Lady Barbara Hervey, named after her maternal grandmother

In 1718 aged 42, her child bearing years over, Elizabeth was one of six Ladies of the Bedchamber appointed to Princess Caroline of Ansbach who later became the Queen Consort of George II. Elizabeth continued in this role until the Queen’s death in 1737.

Elizabeth’s six page will, written in December 1740, contains considerable detail concerning her home in Bury St Edmunds. She leaves the house and all the plate, goods, pictures, china and furniture for the use of her husband and following his death, to their youngest son Felton.

At the time she wrote her will, Elizabeth had outlived ten of her children. Her eldest son was to act as trustee for her property and she leaves him  ‘my cabinet chest large screen and small screen being white Japan of my own work in confidence that he will preserve them for my sake.’

To her unmarried daughter Lady Ann she leaves ‘my gilt Etoilet and all the furniture and things thereunto belong and also ‘that Snuff Box with her father’s picture in it.’

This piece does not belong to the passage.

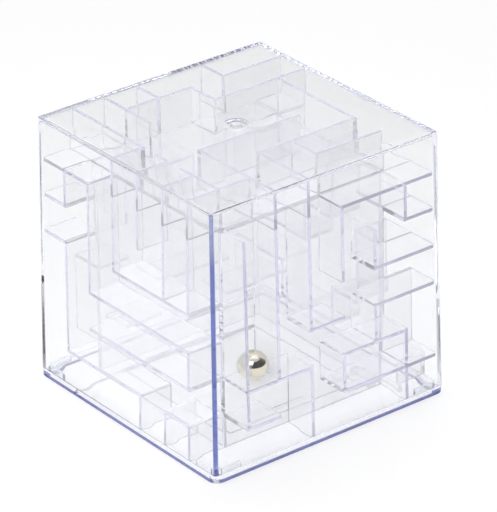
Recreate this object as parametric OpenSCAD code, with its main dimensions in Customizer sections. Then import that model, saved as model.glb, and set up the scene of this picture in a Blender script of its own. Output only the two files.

Lady Ann Hervey as a child

Lady Ann Hervey as a child

To her other surviving daughter Lady Louisa Caroline Isabella Smyth she leaves ‘my Ring with my Lord’s picture and another Ring set with the late Queen’s hair as also the said Queen’s picture now in my house at Bury.’

She leaves a large emerald ring to her husband which she asks that he wear ‘for my sake’ and the rest of her jewellery and Rings she leaves ‘unto my Trustees and Executors to sell and dispose of.’

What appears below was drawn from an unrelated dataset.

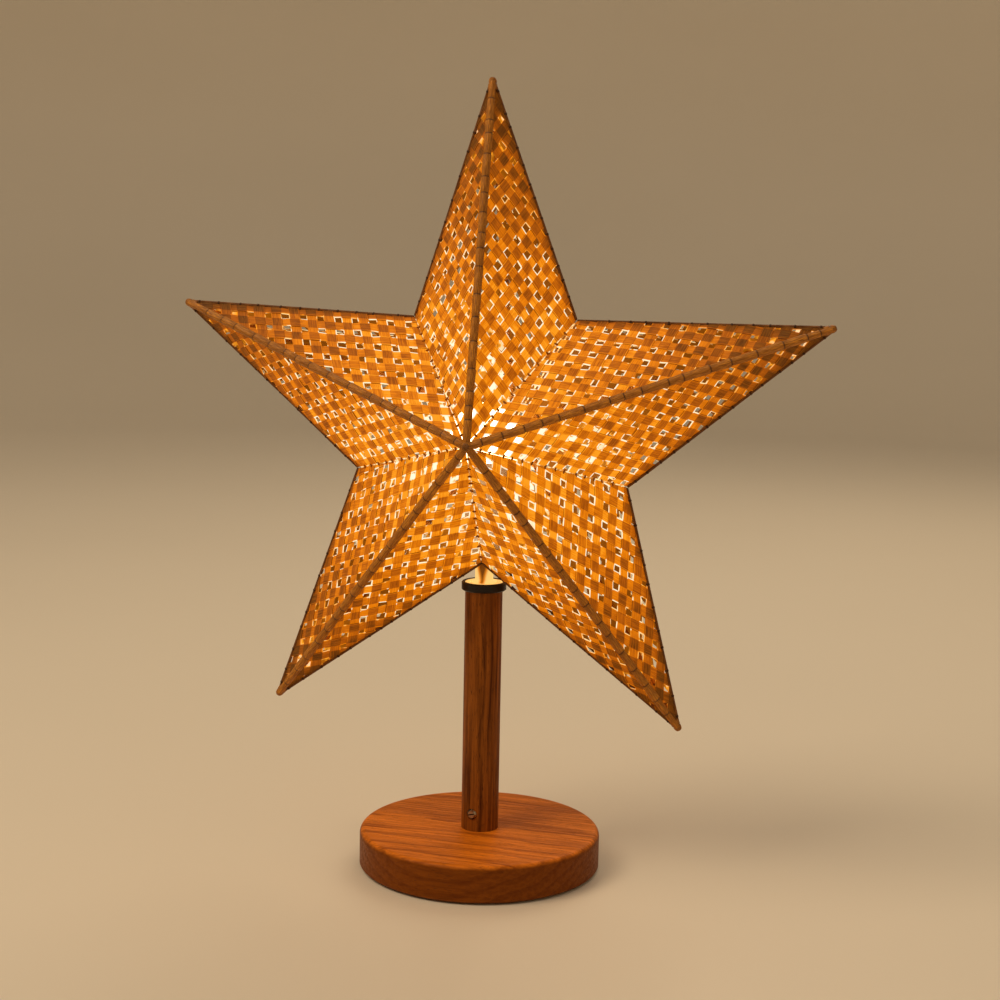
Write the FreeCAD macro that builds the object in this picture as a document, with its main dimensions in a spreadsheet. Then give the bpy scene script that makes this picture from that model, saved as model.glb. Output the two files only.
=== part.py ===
import FreeCAD, Part
import math
import os

import Sketcher
from FreeCAD import Placement, Rotation, Vector

# A table lamp: a hollow five-armed star of woven strips on a round wooden stand.
# Millimetres, +Z up. The origin is under the middle of the base, on the stem's axis,
# and the star faces -Y. The star turns about the stem's axis.

doc = FreeCAD.newDocument("woven_star_lamp")
sheet = doc.addObject("Spreadsheet::Sheet", "dims")

DIMENSIONS = {
    # stand
    "felt_radius": 71.0,
    "felt_height": 1.2,
    "base_radius": 75.0,
    "base_height": 22.6,
    "base_rounding": 3.5,
    "base_bevel": 1.0,
    "counterbore_radius": 17.0,
    "counterbore_depth": 13.0,
    "socket_depth": 3.0,
    "stem_radius": 11.55,
    "stem_length": 157.8,
    "stem_bore_radius": 5.5,
    "stem_bevel": 0.5,
    "fit_gap": 0.05,
    # hollow threaded tube that ties the stand together, with its nut and washer
    "tube_radius": 5.0,
    "tube_bore_radius": 4.0,
    "tube_foot": 3.6,
    "washer_radius": 14.0,
    "washer_height": 1.6,
    "nut_corner_radius": 9.24,
    "nut_height": 5.0,
    # cord bush in the back of the base
    "bush_height": 8.8,
    "bush_radius": 4.6,
    "bush_bore_radius": 3.2,
    "bush_length": 13.0,
    "bush_seat": 72.6,
    "bush_flange_radius": 6.2,
    "bush_flange_height": 2.2,
    # clamp screw in the foot of the stem
    "screw_height": 34.8,
    "screw_bearing": -15.5,
    "screw_radius": 1.5,
    "screw_head_radius": 2.1,
    "screw_head_height": 1.1,
    "screw_slot_width": 0.8,
    "screw_slot_depth": 0.6,
    "cup_radius": 3.3,
    "cup_lip_radius": 2.3,
    "cup_height": 1.6,
    "cup_floor": 0.4,
    "cup_seat": 10.9,
    # ferrule, disc and spacer at the stem's head
    "ferrule_radius": 13.8,
    "ferrule_height": 5.4,
    "ferrule_rounding": 0.7,
    "disc_height": 1.4,
    "disc_gap": 0.4,
    "spacer_radius": 5.6,
    "spacer_foot_radius": 7.4,
    "spacer_foot_height": 0.8,
    "bridge_gap": 0.1,
    "bridge_bottom": 193.9,
    "bridge_height": 1.6,
    "bridge_width": 12.0,
    "turning_fit": 0.06,
    # lamp holder
    "holder_radius": 12.5,
    "holder_wall": 1.2,
    "holder_neck_radius": 7.6,
    "holder_neck_height": 3.5,
    "holder_cone_height": 6.0,
    "holder_cap_height": 16.5,
    "holder_barrel_height": 24.0,
    "holder_lip_radius": 9.6,
    "holder_lip_height": 2.0,
    "insert_foot": 10.6,
    "insert_floor": 5.4,
    "insert_height": 8.0,
    "insert_bore_radius": 2.0,
    "shell_radius": 6.95,
    "shell_wall": 0.5,
    "shell_height": 19.9,
    "shell_hole_radius": 3.4,
    "contact_radius": 2.6,
    "contact_height": 1.3,
    # bulb
    "pin_radius": 2.2,
    "pin_height": 1.0,
    "pin_gap": 0.1,
    "cap_radius": 6.9,
    "cap_wall": 0.5,
    "cap_taper": 2.2,
    "cap_height": 19.0,
    "neck_length": 7.0,
    "housing_foot_radius": 7.4,
    "housing_flare": 9.0,
    "housing_flare_radius": 10.0,
    "housing_height": 23.5,
    "housing_top_radius": 18.7,
    "housing_wall": 1.6,
    "globe_radius": 22.5,
    "globe_wall": 1.0,
    "globe_cut": 12.5,
    "board_radius": 15.95,
    "board_height": 1.6,
    "chip_size": 2.8,
    "chip_height": 0.7,
    "chip_ring_radius": 10.5,
    # star
    "star_height": 269.7,
    "star_shift": 3.8,
    "hub_depth": 71.7,
    "hub_shift": -1.0,
    "hub_rise": 1.7,
    "corner_reach": 87.0,
    "mouth_reach": 75.0,
    "mouth_half_gap": 13.0,
    "panel_thickness": 1.2,
    "panel_tip_gap": 1.6,
    "rib_radius": 2.5,
    "rib_tip_gap": 1.4,
    "rib_hub_gap": 5.8,
    "rim_radius": 1.3,
    "seam_gap": 0.8,
    "binding_gap": 0.15,
    "tip_length": 11.0,
    "tip_nose_radius": 2.0,
    "tip_foot_radius": 5.0,
    "knot_radius": 4.5,
    "reach_top": 214.0,
    "reach_right": 215.0,
    "reach_low_right": 212.0,
    "reach_low_left": 218.0,
    "reach_left": 211.0,
    "angle_top": 91.1,
    "angle_right": 19.5,
    "angle_low_right": -55.7,
    "angle_low_left": -128.7,
    "angle_left": -201.5,
}
for row, (alias, number) in enumerate(DIMENSIONS.items(), start=1):
    sheet.set(f"A{row}", alias)
    sheet.set(f"B{row}", str(number))
    sheet.setAlias(f"B{row}", alias)
doc.recompute()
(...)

She leaves instructions that her granddaughter Elizabeth Hervey, eldest daughter of her son Henry, should be placed under the care and supervision of Sir John and she bequeaths her £1,000 when she attains the age of 21 years, or when she gets married.

One last bequest, Elizabeth wants her maiden name of Felton to be added to the names of her sons and grandsons in remembrance of her family.

Elizabeth died on May 1, 1741 being seized with a fit as she was in St James’ Park in her sedan chair. She was buried in the Hervey family vault at St Mary’s Church, Ickworth, Suffolk.

Barbara St John, wife of Sir Edward Villiers

Barbara St John, wife of Sir Edward Villiers

And for those readers wondering how Elizabeth Hervey, Countess of Bristol is connected to the St John family at Lydiard House – her maternal grandmother was Barbara Villiers, the daughter of Sir Edward Villiers and Barbara St John.